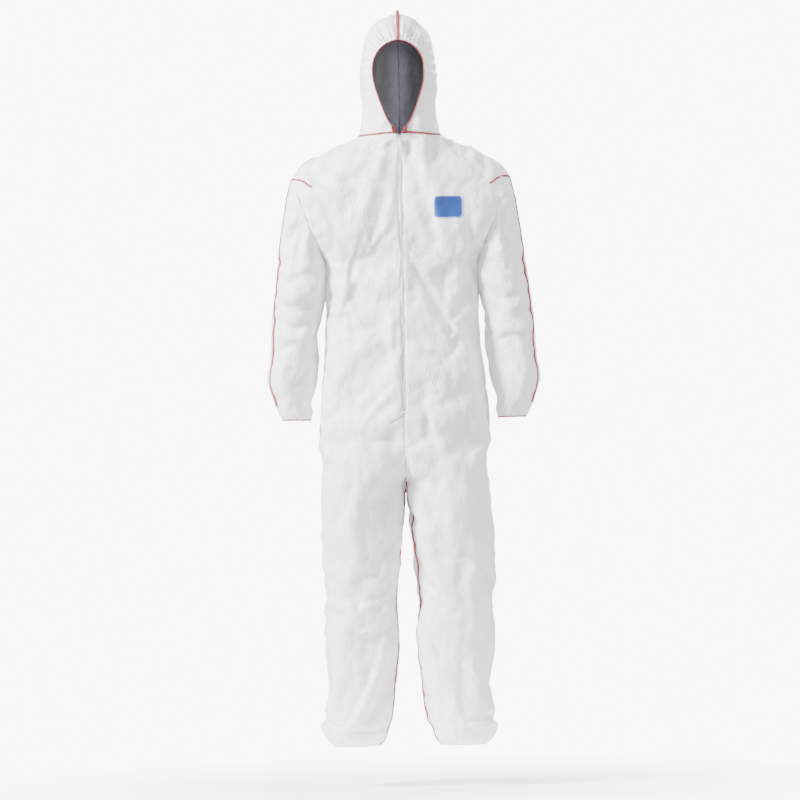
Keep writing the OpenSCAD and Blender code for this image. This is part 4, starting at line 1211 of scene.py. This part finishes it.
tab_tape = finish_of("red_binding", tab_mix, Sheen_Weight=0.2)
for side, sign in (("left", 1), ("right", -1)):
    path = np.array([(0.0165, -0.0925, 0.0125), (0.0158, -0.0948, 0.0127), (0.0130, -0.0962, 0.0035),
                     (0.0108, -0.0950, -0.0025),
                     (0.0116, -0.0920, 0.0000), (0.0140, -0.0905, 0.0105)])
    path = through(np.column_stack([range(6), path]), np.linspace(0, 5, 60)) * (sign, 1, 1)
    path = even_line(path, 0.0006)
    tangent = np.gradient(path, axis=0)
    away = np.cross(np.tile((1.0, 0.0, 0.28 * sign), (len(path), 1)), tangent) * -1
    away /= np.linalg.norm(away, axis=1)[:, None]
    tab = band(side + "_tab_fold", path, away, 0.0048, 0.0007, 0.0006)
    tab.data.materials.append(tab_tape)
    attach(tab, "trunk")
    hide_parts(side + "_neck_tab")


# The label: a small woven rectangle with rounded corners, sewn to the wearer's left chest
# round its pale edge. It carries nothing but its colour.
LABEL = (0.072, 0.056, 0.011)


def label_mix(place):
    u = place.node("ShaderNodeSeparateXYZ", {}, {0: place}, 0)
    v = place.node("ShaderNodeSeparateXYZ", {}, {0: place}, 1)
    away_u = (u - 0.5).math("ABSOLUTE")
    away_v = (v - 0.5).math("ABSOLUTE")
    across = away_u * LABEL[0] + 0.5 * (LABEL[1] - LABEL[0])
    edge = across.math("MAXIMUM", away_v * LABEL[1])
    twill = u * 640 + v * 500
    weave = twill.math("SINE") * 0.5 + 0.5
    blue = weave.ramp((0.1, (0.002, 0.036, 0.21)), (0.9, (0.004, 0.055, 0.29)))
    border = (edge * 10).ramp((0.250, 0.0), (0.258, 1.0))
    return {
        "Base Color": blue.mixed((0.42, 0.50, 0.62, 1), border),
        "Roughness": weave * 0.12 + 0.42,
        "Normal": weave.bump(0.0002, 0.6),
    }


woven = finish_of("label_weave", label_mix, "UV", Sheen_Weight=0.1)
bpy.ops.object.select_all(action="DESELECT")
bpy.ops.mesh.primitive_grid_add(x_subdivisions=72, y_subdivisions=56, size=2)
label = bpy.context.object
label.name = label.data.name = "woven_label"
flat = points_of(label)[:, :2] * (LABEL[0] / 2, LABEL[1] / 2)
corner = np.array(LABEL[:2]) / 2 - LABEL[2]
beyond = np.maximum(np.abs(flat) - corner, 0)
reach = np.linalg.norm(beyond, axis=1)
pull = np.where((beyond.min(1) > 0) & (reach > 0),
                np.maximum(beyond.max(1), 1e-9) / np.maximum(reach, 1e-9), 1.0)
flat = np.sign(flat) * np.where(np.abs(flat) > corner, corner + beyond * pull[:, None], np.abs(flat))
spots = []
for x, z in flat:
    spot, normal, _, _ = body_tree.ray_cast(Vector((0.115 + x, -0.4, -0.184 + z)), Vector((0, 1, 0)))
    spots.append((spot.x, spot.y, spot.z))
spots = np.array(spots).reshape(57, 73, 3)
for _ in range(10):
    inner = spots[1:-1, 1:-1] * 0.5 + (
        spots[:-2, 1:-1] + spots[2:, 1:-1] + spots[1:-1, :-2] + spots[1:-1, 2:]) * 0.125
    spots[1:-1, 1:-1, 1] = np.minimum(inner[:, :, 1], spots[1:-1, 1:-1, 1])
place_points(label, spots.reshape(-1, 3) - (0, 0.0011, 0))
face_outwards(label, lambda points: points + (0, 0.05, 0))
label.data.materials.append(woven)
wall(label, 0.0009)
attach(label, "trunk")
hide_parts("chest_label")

========================

• Exercise goal
Your output must be the lines of the material above, from the first through the line that contains "LABEL = (0.072, 0.056, 0.011)", copied exactly. Include both endpoints and nothing else.

• The result
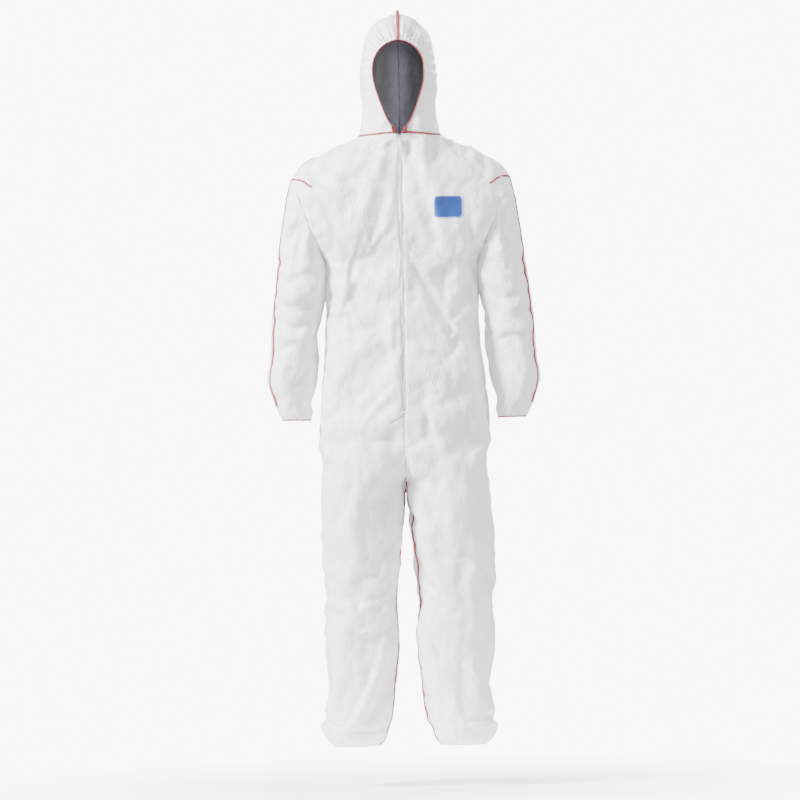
Keep writing the OpenSCAD and Blender code for this image. This is part 4, starting at line 1211 of scene.py. This part finishes it.
tab_tape = finish_of("red_binding", tab_mix, Sheen_Weight=0.2)
for side, sign in (("left", 1), ("right", -1)):
    path = np.array([(0.0165, -0.0925, 0.0125), (0.0158, -0.0948, 0.0127), (0.0130, -0.0962, 0.0035),
                     (0.0108, -0.0950, -0.0025),
                     (0.0116, -0.0920, 0.0000), (0.0140, -0.0905, 0.0105)])
    path = through(np.column_stack([range(6), path]), np.linspace(0, 5, 60)) * (sign, 1, 1)
    path = even_line(path, 0.0006)
    tangent = np.gradient(path, axis=0)
    away = np.cross(np.tile((1.0, 0.0, 0.28 * sign), (len(path), 1)), tangent) * -1
    away /= np.linalg.norm(away, axis=1)[:, None]
    tab = band(side + "_tab_fold", path, away, 0.0048, 0.0007, 0.0006)
    tab.data.materials.append(tab_tape)
    attach(tab, "trunk")
    hide_parts(side + "_neck_tab")


# The label: a small woven rectangle with rounded corners, sewn to the wearer's left chest
# round its pale edge. It carries nothing but its colour.
LABEL = (0.072, 0.056, 0.011)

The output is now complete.